Lawmakers approved a bill April 18 intended to incentivize Nebraska businesses to invest in new equipment and technology.

Sen. R. Brad von Gillern
Sen. R. Brad von Gillern

The 2017 Tax Cuts and Jobs Act enacted by Congress allowed businesses to fully and immediately deduct expenses for certain business machinery and equipment, as well as research or experimental expenditures. Those two tax breaks have since expired, requiring businesses to deduct their expenditures over a period of several years.

Under LB1023, introduced by Elkhorn Sen.

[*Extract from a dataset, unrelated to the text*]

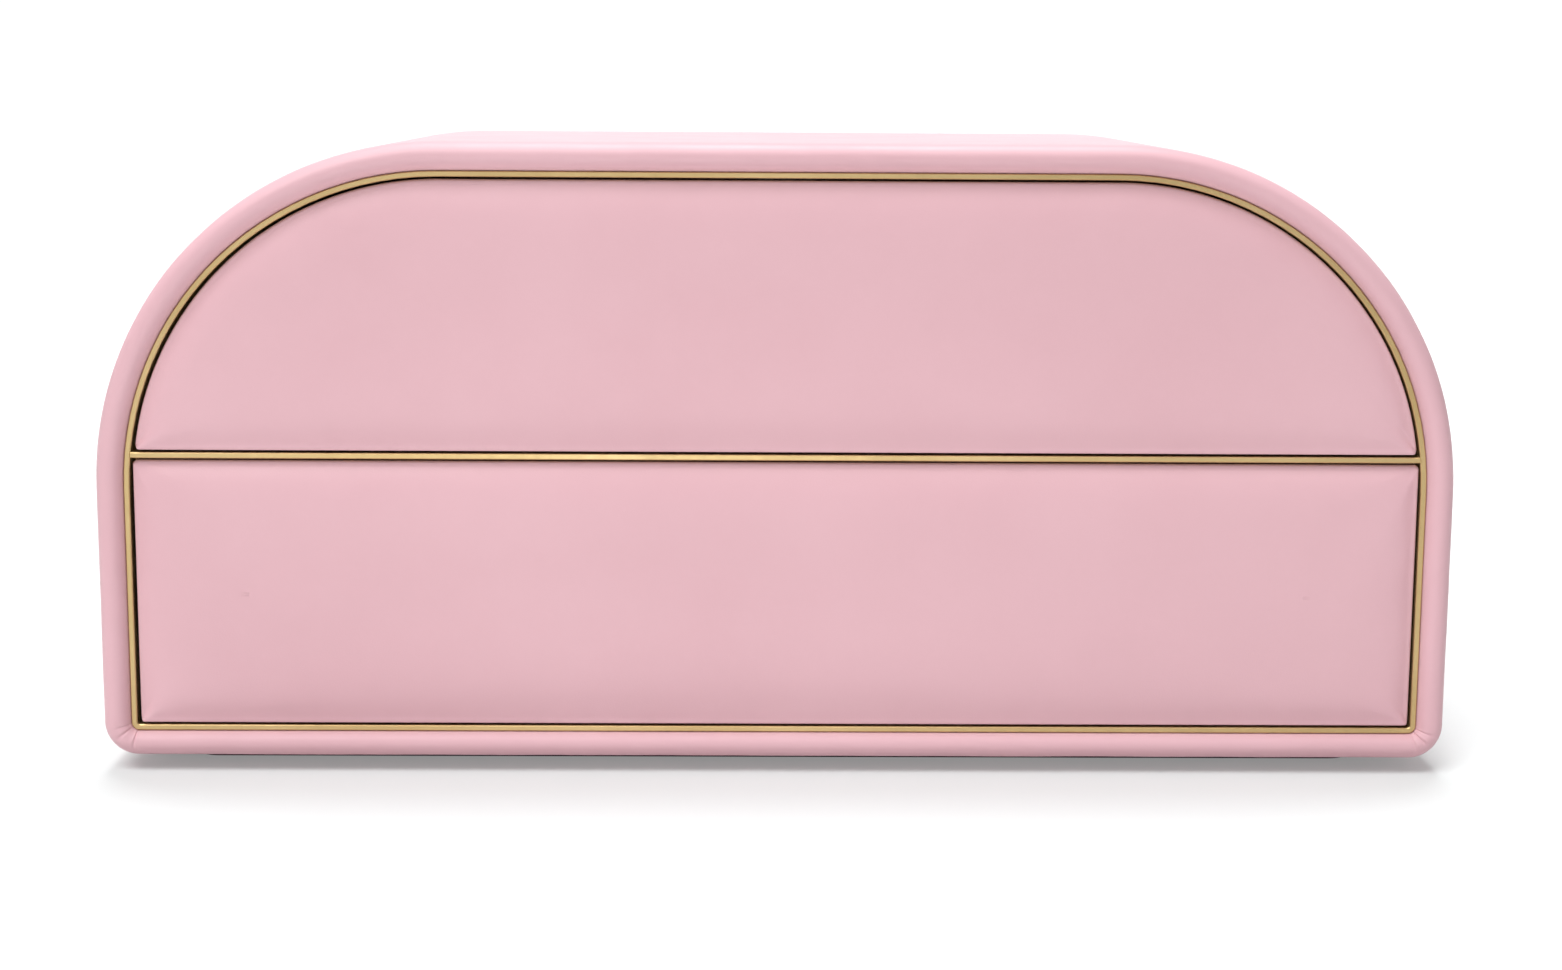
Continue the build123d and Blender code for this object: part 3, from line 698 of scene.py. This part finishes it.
for level in ("upper", "lower"):
    soften(f"{level}_dividers", f"{level}_divider_boards", f"{level}_drawer", "suede_lining")
soften("ring_roll_base", "ring_roll_bed", "upper_drawer", "suede_lining", 0.5)


def make_rolls():
    lo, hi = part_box("ring_rolls")
    x0, x1 = lo.x * 1000 + 0.3, hi.x * 1000 - 0.3
    zc, r0 = (lo.z + hi.z) * 500, (hi.z - lo.z) * 500
    y0, y1 = lo.y * 1000 + r0, hi.y * 1000 - r0
    verts, faces = [], []
    sides = 28
    for k in range(10):
        yc = y0 + (y1 - y0) * k / 9
        stations = [(0.0, 0.30), (0.4, 0.62), (1.2, 0.84), (2.6, 0.96), (4.5, 1.0)]
        xs = [(x0 + d, f) for d, f in stations] + [(x0 + 4.5 + (x1 - x0 - 9.0) * q / 30, 1.0) for q in range(1, 30)] + [(x1 - d, f) for d, f in reversed(stations)]
        base = len(verts)
        for x, f in xs:
            for s in range(sides):
                a = 2 * math.pi * s / sides
                r = r0 * f * (1 + 0.018 * wobble(x, yc + 9 * math.cos(a), 9 * math.sin(a), 12.0, k))
                # lengthwise seam underneath and small gathers at the ends
                r -= 0.25 * math.exp(-(((a - 1.5 * math.pi) / 0.16) ** 2))
                if f < 0.99:
                    r *= 1 + 0.05 * math.cos(9 * a + k)
                y = yc + min(r, r0) * math.cos(a)
                z = zc + min(r, r0) * math.sin(a)
                verts.append((x, y, z))
        n = len(xs)
        for i in range(n - 1):
            for s in range(sides):
                p, q = base + i * sides + s, base + i * sides + (s + 1) % sides
                faces.append((p, q, q + sides, p + sides))
        faces.append(tuple(base + s for s in range(sides))[::-1])
        faces.append(tuple(base + (n - 1) * sides + s for s in range(sides)))
    return mesh_object("ring_cushion_rolls", verts, faces, MAT["suede_cushion"])


place(make_rolls(), "upper_drawer", ("ring_rolls",))


def make_pillow(k, yc):
    lo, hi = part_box("bracelet_pillows")
    xh, z0, z1 = hi.x * 1000, lo.z * 1000, hi.z * 1000
    zc, hy, hz = (z0 + z1) / 2, 18.0, (z1 - z0) / 2
    sides, verts, faces = 40, [], []
    stations = [-1.0, -0.985, -0.95, -0.9, -0.82, -0.72, -0.6, -0.45, -0.3, -0.15, 0.0, 0.15, 0.3, 0.45, 0.6, 0.72, 0.82, 0.9, 0.95, 0.985, 1.0]
    for u in stations:
        f = (1 - abs(u) ** 9) ** 0.33 if abs(u) < 1 else 0.16
        f = max(f, 0.16)
        for s in range(sides):
            a = 2 * math.pi * s / sides
            ca, sa = math.cos(a), math.sin(a)
            n = 2.6
            rr = (abs(ca) ** n + abs(sa) ** n) ** (-1 / n)
            verts.append((u * (xh - 2.5), yc + (hy - 1.7) * f * rr * ca, zc + (hz - 1.7) * f * rr * sa))
    for i in range(len(stations) - 1):
        for s in range(sides):
            p, q = i * sides + s, i * sides + (s + 1) % sides
            faces.append((p, q, q + sides, p + sides))
    faces.append(tuple(range(sides))[::-1])
    faces.append(tuple(range((len(stations) - 1) * sides, len(stations) * sides)))
    name = f"bracelet_pillow_{k + 1}"
    _, out, polys = puffed(verts, faces, 4.0, 4.0, 1.6, lambda p: 1.0 if p[2] < z0 + 4 else 0.0)
    out[:, 2] = np.maximum(out[:, 2], z0 + 0.1)
    out[:, 1] = np.clip(out[:, 1], yc - hy + 0.1, yc + hy - 0.1)
    out[:, 0] = np.clip(out[:, 0], -xh + 0.2, xh - 0.2)
    ob = mesh_object(name, [tuple(p) for p in out], polys, MAT["suede_cushion"])
    mod = ob.modifiers.new("s", "SUBSURF")
    mod.levels = mod.render_levels = 1
    dg = bpy.context.evaluated_depsgraph_get()
    me = bpy.data.meshes.new_from_object(ob.evaluated_get(dg))
    ob.modifiers.clear()
    ob.data = me
    return ob


for k, yc in enumerate((-41.5, -1.0, 39.5)):
    p = make_pillow(k, yc)
    place(p, "lower_drawer", ("bracelet_pillows",))

# ------------------------------------------------------------------ floor, light, camera
fm = bpy.data.materials.new("floor_white")
fm.use_nodes = True
ft = fm.node_tree
fb = ft.nodes["Principled BSDF"]
fb.inputs["Base Color"].default_value = (0.535, 0.560, 0.558, 1)
fb.inputs["Emission Color"].default_value = (1, 1, 1, 1)
fb.inputs["Emission Strength"].default_value = 0.25
fb.inputs["Roughness"].default_value = 0.9
fb.inputs["Specular IOR Level"].default_value = 0.0
# the studio sweep throws back less light than it shows, as under a flagged softbox
fd = ft.nodes.new("ShaderNodeBsdfDiffuse")
fd.inputs["Color"].default_value = (0.66, 0.66, 0.66, 1)
fl = ft.nodes.new("ShaderNodeLightPath")
fx = ft.nodes.new("ShaderNodeMixShader")
ft.links.new(fl.outputs["Is Camera Ray"], fx.inputs["Fac"])
ft.links.new(fd.outputs[0], fx.inputs[1])
ft.links.new(fb.outputs[0], fx.inputs[2])
ft.links.new(fx.outputs[0], ft.nodes["Material Output"].inputs["Surface"])
floor = mesh_object("floor", [(-9000, -6000, 0), (9000, -6000, 0), (9000, 14000, 0), (-9000, 14000, 0)], [(0, 1, 2, 3)], fm, smooth=False)

world = bpy.data.worlds.new("studio")
bpy.context.scene.world = world
world.use_nodes = True
wn = world.node_tree
bg = wn.nodes["Background"]
bg.inputs["Color"].default_value = (1.0, 1.0, 1.0, 1)
bg.inputs["Strength"].default_value = 0.24
bg2 = wn.nodes.new("ShaderNodeBackground")
bg2.inputs["Color"].default_value = (1.0, 1.0, 1.0, 1)
bg2.inputs["Strength"].default_value = 1.05
lp = wn.nodes.new("ShaderNodeLightPath")
mixw = wn.nodes.new("ShaderNodeMixShader")
wn.links.new(lp.outputs["Is Camera Ray"], mixw.inputs["Fac"])
wn.links.new(bg.outputs[0], mixw.inputs[1])
wn.links.new(bg2.outputs[0], mixw.inputs[2])
wn.links.new(mixw.outputs[0], wn.nodes["World Output"].inputs["Surface"])


def area(name, at, target, w, h, watts, colour=(1, 1, 1)):
    d = bpy.data.lights.new(name, "AREA")
    d.shape = "RECTANGLE"
    d.size, d.size_y, d.energy, d.color = w, h, watts, colour
    o = bpy.data.objects.new(name, d)
    bpy.context.scene.collection.objects.link(o)
    o.location = at
    o.rotation_euler = (Vector(target) - Vector(at)).to_track_quat("-Z", "Y").to_euler()
    return o


top = bpy.data.lights.new("top_light", "SUN")
top.energy, top.angle = 2.42, math.radians(34)
top_ob = bpy.data.objects.new("top_light", top)
bpy.context.scene.collection.objects.link(top_ob)
elev, side = math.radians(60), math.radians(34)
toward = Vector((-math.sin(side) * math.cos(elev), -math.cos(side) * math.cos(elev), math.sin(elev)))
top_ob.rotation_euler = toward.to_track_quat("Z", "Y").to_euler()
rim = bpy.data.lights.new("rear_light", "SUN")
rim.energy, rim.angle = 2.3, math.radians(22)
rim_ob = bpy.data.objects.new("rear_light", rim)
bpy.context.scene.collection.objects.link(rim_ob)
toward = Vector((0.0, math.cos(math.radians(75)), math.sin(math.radians(75))))
rim_ob.rotation_euler = toward.to_track_quat("Z", "Y").to_euler()
area("front_fill", (-0.08, -0.52, 0.05), (-0.02, 0, 0.07), 0.26, 0.08, 0.32).visible_camera = False
area("back_light", (0.0, 1.5, 0.55), (0, 0, 0.2), 2.0, 0.9, 8.0).visible_camera = False

sc = bpy.context.scene
sc.view_settings.view_transform = "Standard"
sc.view_settings.look = "None"
cam = bpy.data.cameras.new("camera")
cam.lens = 59.11
cam.sensor_width = 36.0
cam.clip_start, cam.clip_end = 0.05, 60.0
cam_ob = bpy.data.objects.new("camera", cam)
sc.collection.objects.link(cam_ob)
pitch, roll = math.radians(9.10), 0.00605
f = Vector((0.0123 * math.cos(pitch), math.cos(pitch), -math.sin(pitch))).normalized()
right = f.cross(Vector((0, 0, 1))).normalized()
up = right.cross(f)
r2 = right * math.cos(roll) + up * math.sin(roll)
u2 = up * math.cos(roll) - right * math.sin(roll)
cam_ob.matrix_world = Matrix(((r2.x, u2.x, -f.x, -0.0090), (r2.y, u2.y, -f.y, -0.9170), (r2.z, u2.z, -f.z, 0.2319), (0, 0, 0, 1)))
sc.camera = cam_ob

R. Brad von Gillern, state income tax deductions for business assets and research or experimental expenditures are allowed beginning with tax year 2026. The former deduction is limited to 60% of the cost of expenditures for certain business assets in the tax year in which the property is placed in service.

As amended, LB1023 includes provisions of five other bills heard by the Revenue Committee this session, including two that relate to income earned by nonresidents.

Under the amended provisions of LB173, sponsored by Sen. Eliot Bostar of Lincoln, and LB416, introduced by Omaha Sen. Kathleen Kauth, compensation paid to a nonresident individual does not constitute income derived from sources within Nebraska under certain conditions.

The provisions of LB1049, also sponsored by Bostar, decrease the maximum occupation tax on receipts from the sale of telecommunications service from 6.25% to 4% beginning Oct. 1, 2024.

Under the amended provisions of LB1113, introduced by Sen. Fred Meyer of St. Paul, business equipment used primarily for the capture and compression of carbon dioxide is eligible for a personal property tax exemption under the ImagiNE Nebraska Act.

Finally, LB1023 allows an employer that pays relocation expenses for a qualifying employee to apply to the state Department of Revenue for a refundable state income tax credit of up to $5,000 per employee.

The credit also can be used to offset premium and related retaliatory taxes and franchise taxes.

The state Department of Revenue estimates that LB1023 will reduce state general fund revenue by $10.5 million in fiscal year 2024-25, $31.5 million in FY2025-26 and $38.7 million in FY2026-27.

The bill passed on a vote of 49-0.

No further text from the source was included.